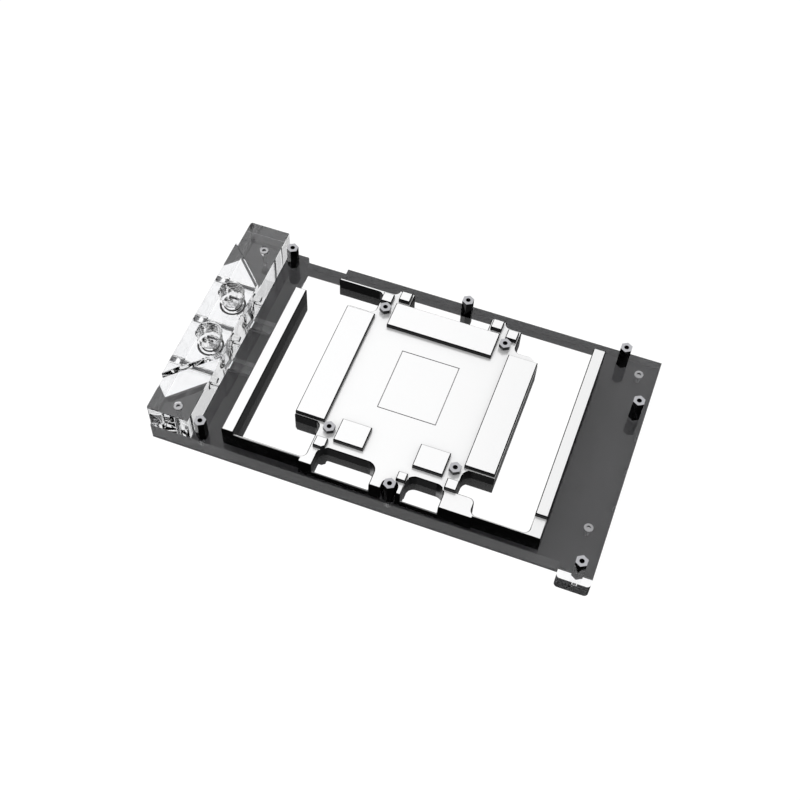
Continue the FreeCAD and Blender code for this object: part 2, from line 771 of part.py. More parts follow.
end_head_z = plate_top + terminal_height
end_shank = terminal_height - end_screw_head_height + end_screw_grip
group("terminal_end_screws", [
    screw("end_%d" % number, x, y, end_head_z, -1, end_screw_radius, end_shank, end_screw_head_radius,
          end_screw_head_height)
    for number, (x, y) in enumerate(end_screw_places)])


def lying_cylinder(name, x, y, z, radius, length):
    """Cylinder whose axis runs along x."""
    obj = doc.addObject("Part::Cylinder", name)
    obj.Placement = FreeCAD.Placement(FreeCAD.Vector(), FreeCAD.Rotation(FreeCAD.Vector(0, 1, 0), 90))
    bind(obj, "Radius", radius)
    bind(obj, "Height", length)
    bind(obj, "Placement.Base.x", x + shift_x)
    bind(obj, "Placement.Base.y", y + shift_y)
    bind(obj, "Placement.Base.z", z)
    return obj


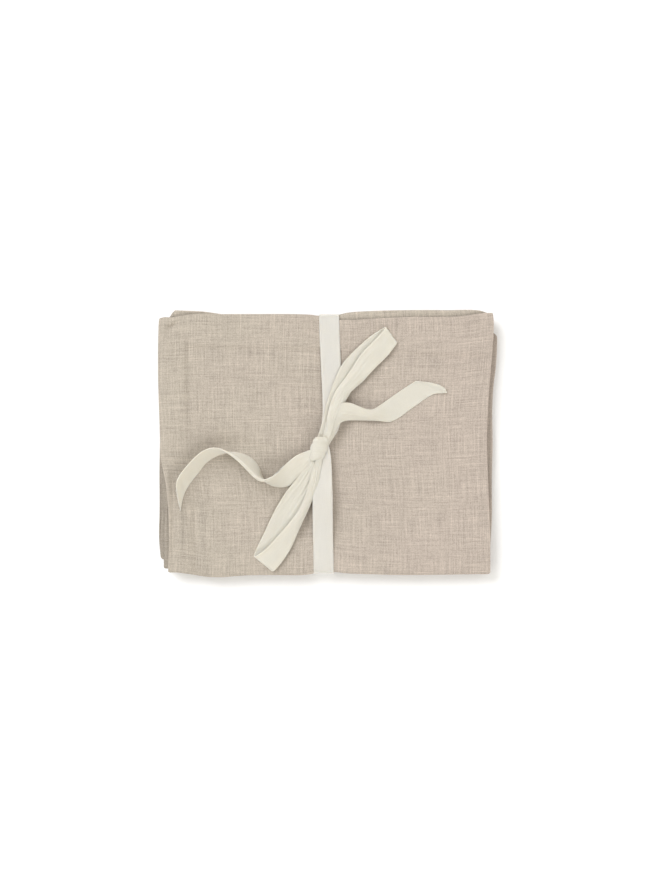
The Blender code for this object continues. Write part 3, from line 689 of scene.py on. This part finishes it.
def stack_bottom(x, y):
    """Height of the lowest layer: on the table, but lifted where the tape runs under it."""
    off = np.abs(x - (-1.7 + 0.0213 * y))
    return 0.48 + 0.72 * smooth01((13.5 - off) / 3.2)


def fold(c, half, r):
    """How a length bends round a fold: its half turn, and the straight distance past it."""
    q = c - half
    bend = 0.5 * math.pi * r
    angle = np.clip(q / r, -0.5 * math.pi, 0.5 * math.pi)
    past = np.maximum(np.abs(q) - bend, 0.0)
    return angle, past


def spacing(length, coarse_first, coarse_second, dense=()):
    """Sample places along a cloth's full length: close at the hems and the middle fold."""
    half = 0.5 * length
    hem = [0.0, 0.3, 0.75, 1.4, 2.4, 3.6, 5.4, 7.2, 8.6, 9.2, 10.4, 12.4]
    fold_in = [0.0, 0.18, 0.36, 0.54, 0.72, 0.9, 1.1, 1.35, 1.65, 2.1, 2.8, 3.8, 5.2, 7.0, 9.0]
    first = list(np.linspace(hem[-1], half - fold_in[-1], int((half - 21.0) / coarse_first))[1:-1])
    second = list(np.linspace(half + fold_in[-1], length - hem[-1], int((half - 21.0) / coarse_second))[1:-1])
    places = hem + first + [half - f for f in fold_in[::-1]] + [half + f for f in fold_in[1:]] \
        + second + [length - h for h in hem[::-1]]
    for low, high, step in dense:
        places = [p for p in places if not low <= p <= high] + list(np.arange(low, high, step))
    places = np.array(sorted(set(np.round(places, 3))))
    keep = np.concatenate([[True], np.diff(places) > 0.12])
    return places[keep]


def fold_cloth(index, fine, rough):
    """One cloth as a single sheet folded in half twice, laid in the stack."""
    spec = OUTLINES[index]
    left, right = curve(spec["left"]), curve(spec["right"])
    bottom, top = curve(spec["bottom"]), curve(spec["top"])
    wobble = [noise(200 + 10 * index + j) for j in range(6)]
    g = PLY_GAP
    r1, r2 = 0.5 * g, g
    dense_s, dense_t = (), ()
    if index == 0:
        dense_s, dense_t = ((290.0, 322.0, 1.3),), ((476.0, 496.0, 1.2),)
    if index == 2:
        dense_t = ((CLOTH_LONG * 2 - 26, CLOTH_LONG * 2 - 12.6, 1.2),)
    s = spacing(2 * CLOTH_WIDE, fine, rough, dense_s)
    t = spacing(2 * CLOTH_LONG, rough, fine, dense_t)
    S, T = np.meshgrid(s, t, indexing="ij")
    # first fold, at the left: the sheet's far half goes underneath
    a1, past1 = fold(S, CLOTH_WIDE, r1)
    side1 = -np.sin(a1)
    d1 = np.where(past1 > 0, past1 + r1, r1 * (1 - np.cos(a1)))
    # second fold, at the near edge: both layers bend together
    a2, past2 = fold(T, CLOTH_LONG, r2)
    side2 = np.sin(a2)
    rho = r2 + side1 * r1
    d2 = np.where(past2 > 0, past2 + r2 + r1, r2 + r1 - rho * np.cos(a2))
    u = np.clip(d1 / (CLOTH_WIDE - 0.5 * math.pi * r1 + r1), 0, 1)
    v = np.clip(d2 / (CLOTH_LONG - 0.5 * math.pi * r2 + r2 + r1), 0, 1)
    y0 = -131.0 + 261.0 * v
    x0 = -168.0 + 332.0 * u
    # the four layers never line up exactly at the open edges, nor at the folds
    lead = 1.0 if index == 0 else 0.35
    under = 0.5 * (1 - side1 * side2 * 0 - side1)          # 0 on the outer half, 1 on the inner
    back = 0.5 * (1 - side2)                                # 0 on the upper pair, 1 on the lower
    slack = 1.5 * under + 1.0 * back
    x_right = right(y0) - slack * (1.0 + 0.5 * wobble[0](y0, 0 * y0, 60.0)) \
        + (1 - lead) * 0.7 * wobble[1](y0, 17.0 * under + 31.0 * back, 45.0)
    x_left = left(y0) + 1.2 * back * smooth01(v / 0.12) * (0.6 + wobble[2](y0, 0 * y0, 70.0))
    front = top(x0)
    behind = curve(spec["behind"])(x0) if "behind" in spec else front
    inner = np.clip(under + back, 0.0, 1.0)
    y_top = front + inner * (behind - front) \
        - (1.1 * np.clip(under + back - 1.0, 0, 1) + 0.3 * back) * (1.0 + 0.6 * wobble[3](x0, 0 * x0, 55.0)) \
        + (1 - lead) * 0.5 * wobble[4](x0, 23.0 * under + 37.0 * back, 40.0)
    y_low = bottom(x0) + 0 * x0
    # round the corners
    from_near, from_far = d2, (1 - v) * CLOTH_LONG
    for gap, radius in ((from_near, 1.7), (from_far, 1.2)):
        inset = radius - np.sqrt(np.maximum(radius ** 2 - np.maximum(radius - gap, 0) ** 2, 0))
        x_left = x_left + inset
        x_right = x_right - 0.8 * inset
    x = x_left + u * (x_right - x_left)
    y = y_low + v * (y_top - y_low)
    # height: this layer's share of the stack
    layer = 4 * (3 - index) + 1.5 + side2 * rho / g
    low, high = stack_bottom(x, y), stack_top(x, y)
    z = low + (high - low) * layer / (PLIES - 1)
    # past the front panel's edge the next layers dip, then lie a little proud again
    panel = curve(OUTLINES[0]["top"])(x)
    past = curve(OUTLINES[0]["behind"])(x) - panel
    showing = smooth01((past - 0.8) / 2.0)
    depth = np.clip((layer - 7.5) / 6.5, 0.0, 1.0) * (layer < 14.6)
    z = z - showing * depth * (0.85 * ridge(y - panel - 0.5, 1.3) - 0.35 * smooth01((y - panel - 1.6) / 1.6))
    z = z + 0.22 * showing * (layer > 14.6) * smooth01((y - panel + 5.0) / 5.0)
    open_edge = np.minimum((1 - u) * CLOTH_WIDE, (1 - v) * CLOTH_LONG)
    flutter = np.exp(-open_edge / 16.0)
    z = z + 0.12 * flutter * wobble[5](x + 90.0 * under, y + 140.0 * back, 24.0)
    # thickness: a double-turned hem along every cut edge, with a rounded lip
    edge = np.minimum(np.minimum(S, 2 * CLOTH_WIDE - S), np.minimum(T, 2 * CLOTH_LONG - T))
    thick = np.where(edge < HEM_WIDE, HEM_THICK, CLOTH_THIN)
    thick = np.where((edge >= HEM_WIDE - 0.5) & (edge < HEM_WIDE + 0.1), 0.66, thick)
    thick = np.where(edge < 0.1, 0.26, np.where(edge < 0.5, 0.60, np.where(edge < 1.0, 0.80, thick)))
    points = np.stack([x, y, z], axis=-1)
    uvs = np.stack([S * MM, T * MM], axis=-1)
    return thick_grid("cloth_%d_linen" % (index + 1), points, thick, uvs, linens[index]), points, s, t


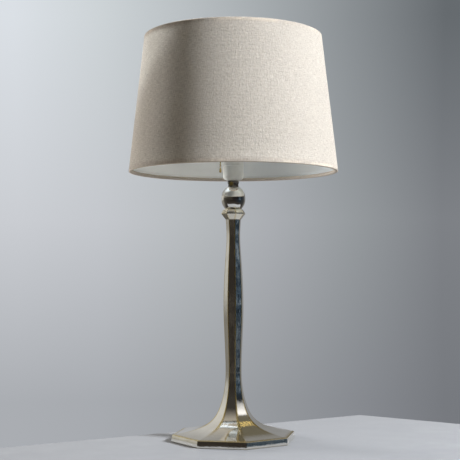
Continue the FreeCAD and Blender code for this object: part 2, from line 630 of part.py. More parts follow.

> _Exercise_: Produce an exact copy of every entry above.

> _Complete answer_:
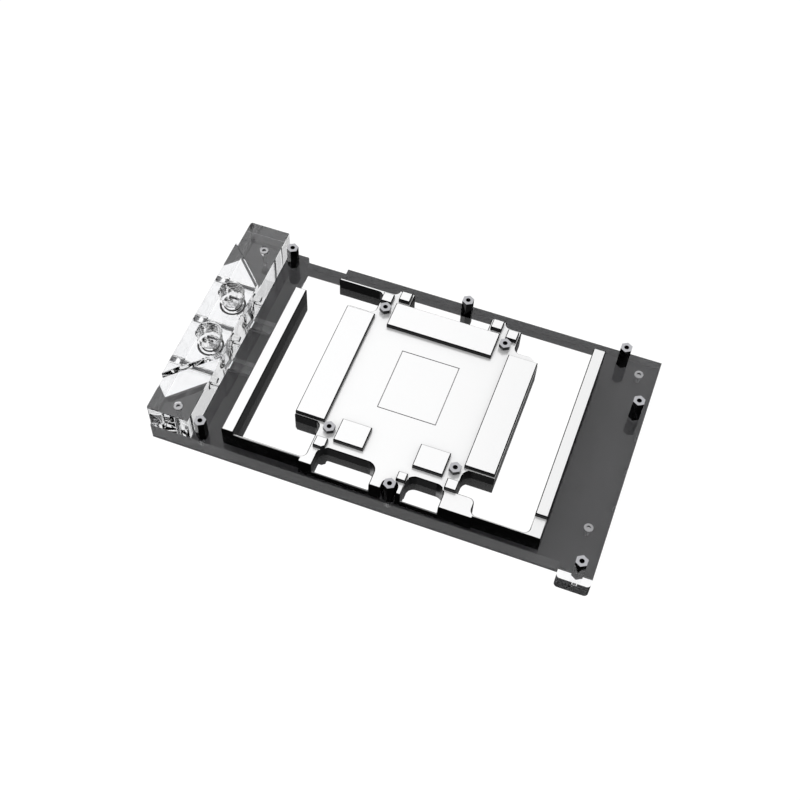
Continue the FreeCAD and Blender code for this object: part 2, from line 771 of part.py. More parts follow.
end_head_z = plate_top + terminal_height
end_shank = terminal_height - end_screw_head_height + end_screw_grip
group("terminal_end_screws", [
    screw("end_%d" % number, x, y, end_head_z, -1, end_screw_radius, end_shank, end_screw_head_radius,
          end_screw_head_height)
    for number, (x, y) in enumerate(end_screw_places)])


def lying_cylinder(name, x, y, z, radius, length):
    """Cylinder whose axis runs along x."""
    obj = doc.addObject("Part::Cylinder", name)
    obj.Placement = FreeCAD.Placement(FreeCAD.Vector(), FreeCAD.Rotation(FreeCAD.Vector(0, 1, 0), 90))
    bind(obj, "Radius", radius)
    bind(obj, "Height", length)
    bind(obj, "Placement.Base.x", x + shift_x)
    bind(obj, "Placement.Base.y", y + shift_y)
    bind(obj, "Placement.Base.z", z)
    return obj


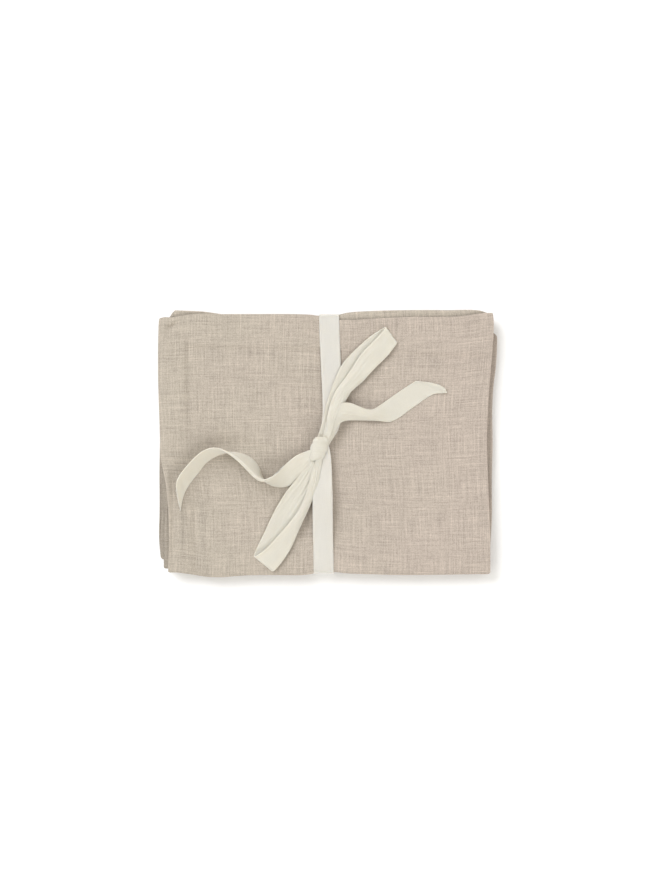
The Blender code for this object continues. Write part 3, from line 689 of scene.py on. This part finishes it.
def stack_bottom(x, y):
    """Height of the lowest layer: on the table, but lifted where the tape runs under it."""
    off = np.abs(x - (-1.7 + 0.0213 * y))
    return 0.48 + 0.72 * smooth01((13.5 - off) / 3.2)


def fold(c, half, r):
    """How a length bends round a fold: its half turn, and the straight distance past it."""
    q = c - half
    bend = 0.5 * math.pi * r
    angle = np.clip(q / r, -0.5 * math.pi, 0.5 * math.pi)
    past = np.maximum(np.abs(q) - bend, 0.0)
    return angle, past


def spacing(length, coarse_first, coarse_second, dense=()):
    """Sample places along a cloth's full length: close at the hems and the middle fold."""
    half = 0.5 * length
    hem = [0.0, 0.3, 0.75, 1.4, 2.4, 3.6, 5.4, 7.2, 8.6, 9.2, 10.4, 12.4]
    fold_in = [0.0, 0.18, 0.36, 0.54, 0.72, 0.9, 1.1, 1.35, 1.65, 2.1, 2.8, 3.8, 5.2, 7.0, 9.0]
    first = list(np.linspace(hem[-1], half - fold_in[-1], int((half - 21.0) / coarse_first))[1:-1])
    second = list(np.linspace(half + fold_in[-1], length - hem[-1], int((half - 21.0) / coarse_second))[1:-1])
    places = hem + first + [half - f for f in fold_in[::-1]] + [half + f for f in fold_in[1:]] \
        + second + [length - h for h in hem[::-1]]
    for low, high, step in dense:
        places = [p for p in places if not low <= p <= high] + list(np.arange(low, high, step))
    places = np.array(sorted(set(np.round(places, 3))))
    keep = np.concatenate([[True], np.diff(places) > 0.12])
    return places[keep]


def fold_cloth(index, fine, rough):
    """One cloth as a single sheet folded in half twice, laid in the stack."""
    spec = OUTLINES[index]
    left, right = curve(spec["left"]), curve(spec["right"])
    bottom, top = curve(spec["bottom"]), curve(spec["top"])
    wobble = [noise(200 + 10 * index + j) for j in range(6)]
    g = PLY_GAP
    r1, r2 = 0.5 * g, g
    dense_s, dense_t = (), ()
    if index == 0:
        dense_s, dense_t = ((290.0, 322.0, 1.3),), ((476.0, 496.0, 1.2),)
    if index == 2:
        dense_t = ((CLOTH_LONG * 2 - 26, CLOTH_LONG * 2 - 12.6, 1.2),)
    s = spacing(2 * CLOTH_WIDE, fine, rough, dense_s)
    t = spacing(2 * CLOTH_LONG, rough, fine, dense_t)
    S, T = np.meshgrid(s, t, indexing="ij")
    # first fold, at the left: the sheet's far half goes underneath
    a1, past1 = fold(S, CLOTH_WIDE, r1)
    side1 = -np.sin(a1)
    d1 = np.where(past1 > 0, past1 + r1, r1 * (1 - np.cos(a1)))
    # second fold, at the near edge: both layers bend together
    a2, past2 = fold(T, CLOTH_LONG, r2)
    side2 = np.sin(a2)
    rho = r2 + side1 * r1
    d2 = np.where(past2 > 0, past2 + r2 + r1, r2 + r1 - rho * np.cos(a2))
    u = np.clip(d1 / (CLOTH_WIDE - 0.5 * math.pi * r1 + r1), 0, 1)
    v = np.clip(d2 / (CLOTH_LONG - 0.5 * math.pi * r2 + r2 + r1), 0, 1)
    y0 = -131.0 + 261.0 * v
    x0 = -168.0 + 332.0 * u
    # the four layers never line up exactly at the open edges, nor at the folds
    lead = 1.0 if index == 0 else 0.35
    under = 0.5 * (1 - side1 * side2 * 0 - side1)          # 0 on the outer half, 1 on the inner
    back = 0.5 * (1 - side2)                                # 0 on the upper pair, 1 on the lower
    slack = 1.5 * under + 1.0 * back
    x_right = right(y0) - slack * (1.0 + 0.5 * wobble[0](y0, 0 * y0, 60.0)) \
        + (1 - lead) * 0.7 * wobble[1](y0, 17.0 * under + 31.0 * back, 45.0)
    x_left = left(y0) + 1.2 * back * smooth01(v / 0.12) * (0.6 + wobble[2](y0, 0 * y0, 70.0))
    front = top(x0)
    behind = curve(spec["behind"])(x0) if "behind" in spec else front
    inner = np.clip(under + back, 0.0, 1.0)
    y_top = front + inner * (behind - front) \
        - (1.1 * np.clip(under + back - 1.0, 0, 1) + 0.3 * back) * (1.0 + 0.6 * wobble[3](x0, 0 * x0, 55.0)) \
        + (1 - lead) * 0.5 * wobble[4](x0, 23.0 * under + 37.0 * back, 40.0)
    y_low = bottom(x0) + 0 * x0
    # round the corners
    from_near, from_far = d2, (1 - v) * CLOTH_LONG
    for gap, radius in ((from_near, 1.7), (from_far, 1.2)):
        inset = radius - np.sqrt(np.maximum(radius ** 2 - np.maximum(radius - gap, 0) ** 2, 0))
        x_left = x_left + inset
        x_right = x_right - 0.8 * inset
    x = x_left + u * (x_right - x_left)
    y = y_low + v * (y_top - y_low)
    # height: this layer's share of the stack
    layer = 4 * (3 - index) + 1.5 + side2 * rho / g
    low, high = stack_bottom(x, y), stack_top(x, y)
    z = low + (high - low) * layer / (PLIES - 1)
    # past the front panel's edge the next layers dip, then lie a little proud again
    panel = curve(OUTLINES[0]["top"])(x)
    past = curve(OUTLINES[0]["behind"])(x) - panel
    showing = smooth01((past - 0.8) / 2.0)
    depth = np.clip((layer - 7.5) / 6.5, 0.0, 1.0) * (layer < 14.6)
    z = z - showing * depth * (0.85 * ridge(y - panel - 0.5, 1.3) - 0.35 * smooth01((y - panel - 1.6) / 1.6))
    z = z + 0.22 * showing * (layer > 14.6) * smooth01((y - panel + 5.0) / 5.0)
    open_edge = np.minimum((1 - u) * CLOTH_WIDE, (1 - v) * CLOTH_LONG)
    flutter = np.exp(-open_edge / 16.0)
    z = z + 0.12 * flutter * wobble[5](x + 90.0 * under, y + 140.0 * back, 24.0)
    # thickness: a double-turned hem along every cut edge, with a rounded lip
    edge = np.minimum(np.minimum(S, 2 * CLOTH_WIDE - S), np.minimum(T, 2 * CLOTH_LONG - T))
    thick = np.where(edge < HEM_WIDE, HEM_THICK, CLOTH_THIN)
    thick = np.where((edge >= HEM_WIDE - 0.5) & (edge < HEM_WIDE + 0.1), 0.66, thick)
    thick = np.where(edge < 0.1, 0.26, np.where(edge < 0.5, 0.60, np.where(edge < 1.0, 0.80, thick)))
    points = np.stack([x, y, z], axis=-1)
    uvs = np.stack([S * MM, T * MM], axis=-1)
    return thick_grid("cloth_%d_linen" % (index + 1), points, thick, uvs, linens[index]), points, s, t


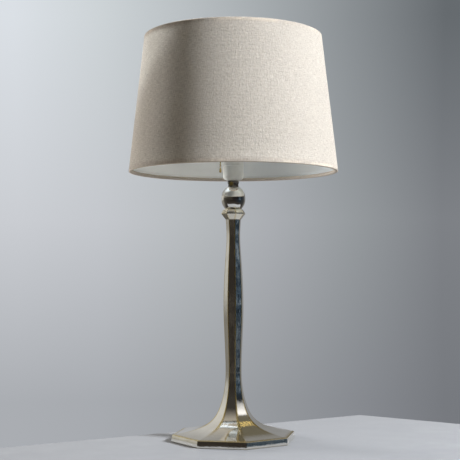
Continue the FreeCAD and Blender code for this object: part 2, from line 630 of part.py. More parts follow.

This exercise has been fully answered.